§ **THE REQUEST**: Below are some records. Pull every line that contains the word "lifts".

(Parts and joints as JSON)
--------------------
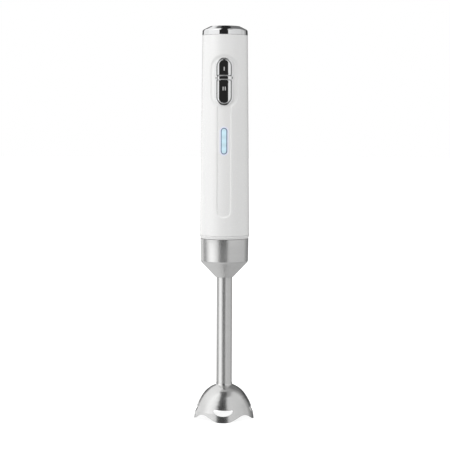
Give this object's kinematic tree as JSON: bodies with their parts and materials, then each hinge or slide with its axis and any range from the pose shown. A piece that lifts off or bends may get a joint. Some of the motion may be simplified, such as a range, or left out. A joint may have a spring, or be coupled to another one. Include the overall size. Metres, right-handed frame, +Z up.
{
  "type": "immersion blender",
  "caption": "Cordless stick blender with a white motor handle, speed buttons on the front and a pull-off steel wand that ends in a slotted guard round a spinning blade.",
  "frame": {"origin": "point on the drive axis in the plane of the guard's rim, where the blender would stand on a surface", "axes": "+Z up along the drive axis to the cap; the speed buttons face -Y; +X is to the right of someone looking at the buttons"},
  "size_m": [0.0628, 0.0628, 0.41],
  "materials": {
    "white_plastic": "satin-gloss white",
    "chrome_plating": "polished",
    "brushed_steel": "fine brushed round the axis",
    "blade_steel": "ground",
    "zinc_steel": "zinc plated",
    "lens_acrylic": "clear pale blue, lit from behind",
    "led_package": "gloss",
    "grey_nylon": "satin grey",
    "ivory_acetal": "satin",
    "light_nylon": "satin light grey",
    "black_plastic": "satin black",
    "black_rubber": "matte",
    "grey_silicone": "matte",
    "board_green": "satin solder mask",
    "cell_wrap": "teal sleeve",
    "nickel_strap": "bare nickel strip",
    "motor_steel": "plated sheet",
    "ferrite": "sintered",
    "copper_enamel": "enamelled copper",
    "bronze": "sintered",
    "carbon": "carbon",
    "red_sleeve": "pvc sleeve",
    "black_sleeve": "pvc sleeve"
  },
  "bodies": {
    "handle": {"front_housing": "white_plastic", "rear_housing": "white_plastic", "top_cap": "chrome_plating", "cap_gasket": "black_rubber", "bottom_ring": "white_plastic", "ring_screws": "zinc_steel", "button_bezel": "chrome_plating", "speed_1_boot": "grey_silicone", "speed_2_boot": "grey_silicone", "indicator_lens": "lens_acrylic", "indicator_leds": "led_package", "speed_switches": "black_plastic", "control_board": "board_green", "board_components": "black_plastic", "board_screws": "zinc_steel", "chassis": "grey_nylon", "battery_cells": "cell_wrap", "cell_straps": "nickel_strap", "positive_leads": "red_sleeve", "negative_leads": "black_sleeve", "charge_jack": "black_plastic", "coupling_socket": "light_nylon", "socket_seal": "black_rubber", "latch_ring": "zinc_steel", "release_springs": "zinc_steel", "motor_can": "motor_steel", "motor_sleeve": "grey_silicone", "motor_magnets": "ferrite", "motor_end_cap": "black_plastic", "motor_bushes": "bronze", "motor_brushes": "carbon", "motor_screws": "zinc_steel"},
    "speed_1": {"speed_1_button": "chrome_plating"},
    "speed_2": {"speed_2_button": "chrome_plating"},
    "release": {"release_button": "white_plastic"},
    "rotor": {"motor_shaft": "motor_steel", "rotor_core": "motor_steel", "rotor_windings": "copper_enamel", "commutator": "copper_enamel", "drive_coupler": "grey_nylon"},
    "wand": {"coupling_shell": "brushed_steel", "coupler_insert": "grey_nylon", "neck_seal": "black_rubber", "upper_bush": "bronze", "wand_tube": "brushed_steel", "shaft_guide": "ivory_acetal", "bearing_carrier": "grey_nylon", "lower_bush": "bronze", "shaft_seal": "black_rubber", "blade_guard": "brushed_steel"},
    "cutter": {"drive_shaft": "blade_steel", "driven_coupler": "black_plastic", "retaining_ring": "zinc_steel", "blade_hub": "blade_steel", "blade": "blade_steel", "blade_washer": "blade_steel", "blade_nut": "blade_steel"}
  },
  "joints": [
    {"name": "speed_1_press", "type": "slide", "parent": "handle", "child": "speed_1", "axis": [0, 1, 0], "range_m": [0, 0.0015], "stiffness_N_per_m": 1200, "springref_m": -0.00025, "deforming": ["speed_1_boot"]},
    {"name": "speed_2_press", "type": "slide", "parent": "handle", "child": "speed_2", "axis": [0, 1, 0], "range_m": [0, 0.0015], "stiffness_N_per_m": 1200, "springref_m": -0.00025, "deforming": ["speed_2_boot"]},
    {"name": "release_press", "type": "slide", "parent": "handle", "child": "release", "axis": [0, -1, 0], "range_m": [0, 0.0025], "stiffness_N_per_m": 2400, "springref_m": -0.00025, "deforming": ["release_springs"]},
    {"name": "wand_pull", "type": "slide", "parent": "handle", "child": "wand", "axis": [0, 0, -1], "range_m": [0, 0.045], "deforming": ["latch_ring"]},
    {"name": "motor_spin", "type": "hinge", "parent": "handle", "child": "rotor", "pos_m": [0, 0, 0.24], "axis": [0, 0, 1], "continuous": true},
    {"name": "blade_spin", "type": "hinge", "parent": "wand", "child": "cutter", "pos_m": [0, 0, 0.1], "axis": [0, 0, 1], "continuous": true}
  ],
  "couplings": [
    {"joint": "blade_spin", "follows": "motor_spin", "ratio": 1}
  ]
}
--------------------
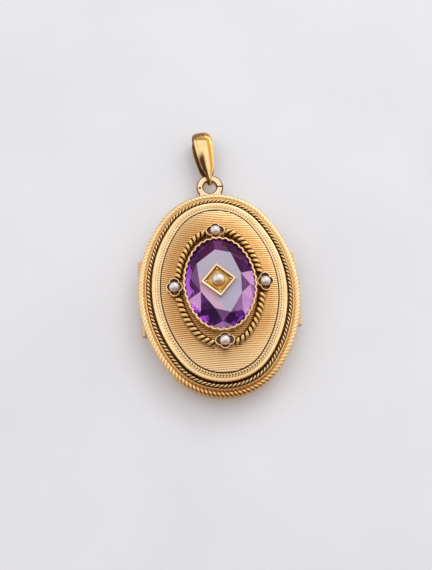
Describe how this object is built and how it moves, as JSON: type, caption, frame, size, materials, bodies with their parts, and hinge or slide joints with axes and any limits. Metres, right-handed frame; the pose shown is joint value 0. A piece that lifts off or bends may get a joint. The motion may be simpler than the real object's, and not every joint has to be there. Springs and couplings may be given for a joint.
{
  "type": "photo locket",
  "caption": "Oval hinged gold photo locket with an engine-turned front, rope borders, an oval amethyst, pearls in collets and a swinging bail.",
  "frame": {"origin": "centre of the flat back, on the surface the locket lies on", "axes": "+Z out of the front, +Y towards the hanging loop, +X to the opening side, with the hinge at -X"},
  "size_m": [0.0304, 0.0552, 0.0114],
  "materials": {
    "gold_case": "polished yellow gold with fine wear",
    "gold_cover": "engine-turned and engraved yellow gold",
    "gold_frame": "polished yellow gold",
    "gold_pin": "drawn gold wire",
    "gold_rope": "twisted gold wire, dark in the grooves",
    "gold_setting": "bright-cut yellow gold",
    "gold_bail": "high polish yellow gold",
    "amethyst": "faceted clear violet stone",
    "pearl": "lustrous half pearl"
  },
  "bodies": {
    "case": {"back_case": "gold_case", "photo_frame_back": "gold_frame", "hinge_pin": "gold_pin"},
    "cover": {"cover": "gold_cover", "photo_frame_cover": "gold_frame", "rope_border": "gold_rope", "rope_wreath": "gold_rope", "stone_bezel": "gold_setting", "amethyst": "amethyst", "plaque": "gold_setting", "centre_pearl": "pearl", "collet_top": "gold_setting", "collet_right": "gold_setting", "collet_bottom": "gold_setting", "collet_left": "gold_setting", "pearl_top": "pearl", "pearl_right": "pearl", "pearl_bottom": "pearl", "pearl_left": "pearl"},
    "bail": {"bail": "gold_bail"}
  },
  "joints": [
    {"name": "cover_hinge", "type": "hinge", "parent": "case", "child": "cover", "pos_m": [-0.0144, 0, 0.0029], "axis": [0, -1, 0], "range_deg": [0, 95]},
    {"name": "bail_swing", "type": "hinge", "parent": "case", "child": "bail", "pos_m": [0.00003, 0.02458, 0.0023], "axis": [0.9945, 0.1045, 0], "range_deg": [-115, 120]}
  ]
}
--------------------
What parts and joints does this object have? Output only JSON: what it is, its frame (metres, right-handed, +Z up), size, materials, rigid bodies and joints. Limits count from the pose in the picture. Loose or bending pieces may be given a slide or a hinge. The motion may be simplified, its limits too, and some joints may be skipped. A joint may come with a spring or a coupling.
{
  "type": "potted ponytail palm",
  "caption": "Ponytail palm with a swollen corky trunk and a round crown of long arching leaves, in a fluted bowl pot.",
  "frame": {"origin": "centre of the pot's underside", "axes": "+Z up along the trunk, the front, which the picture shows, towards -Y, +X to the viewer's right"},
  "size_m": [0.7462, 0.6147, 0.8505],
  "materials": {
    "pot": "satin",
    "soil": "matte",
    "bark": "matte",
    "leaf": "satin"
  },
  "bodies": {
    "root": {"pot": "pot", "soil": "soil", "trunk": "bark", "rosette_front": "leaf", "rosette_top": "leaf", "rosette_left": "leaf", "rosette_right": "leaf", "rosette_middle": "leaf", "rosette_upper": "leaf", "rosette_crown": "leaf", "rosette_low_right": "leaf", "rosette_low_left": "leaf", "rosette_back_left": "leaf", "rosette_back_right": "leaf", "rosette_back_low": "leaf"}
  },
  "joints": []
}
--------------------
§ **EXERCISE SOLUTION**:
Give this object's kinematic tree as JSON: bodies with their parts and materials, then each hinge or slide with its axis and any range from the pose shown. A piece that lifts off or bends may get a joint. Some of the motion may be simplified, such as a range, or left out. A joint may have a spring, or be coupled to another one. Include the overall size. Metres, right-handed frame, +Z up.
Describe how this object is built and how it moves, as JSON: type, caption, frame, size, materials, bodies with their parts, and hinge or slide joints with axes and any limits. Metres, right-handed frame; the pose shown is joint value 0. A piece that lifts off or bends may get a joint. The motion may be simpler than the real object's, and not every joint has to be there. Springs and couplings may be given for a joint.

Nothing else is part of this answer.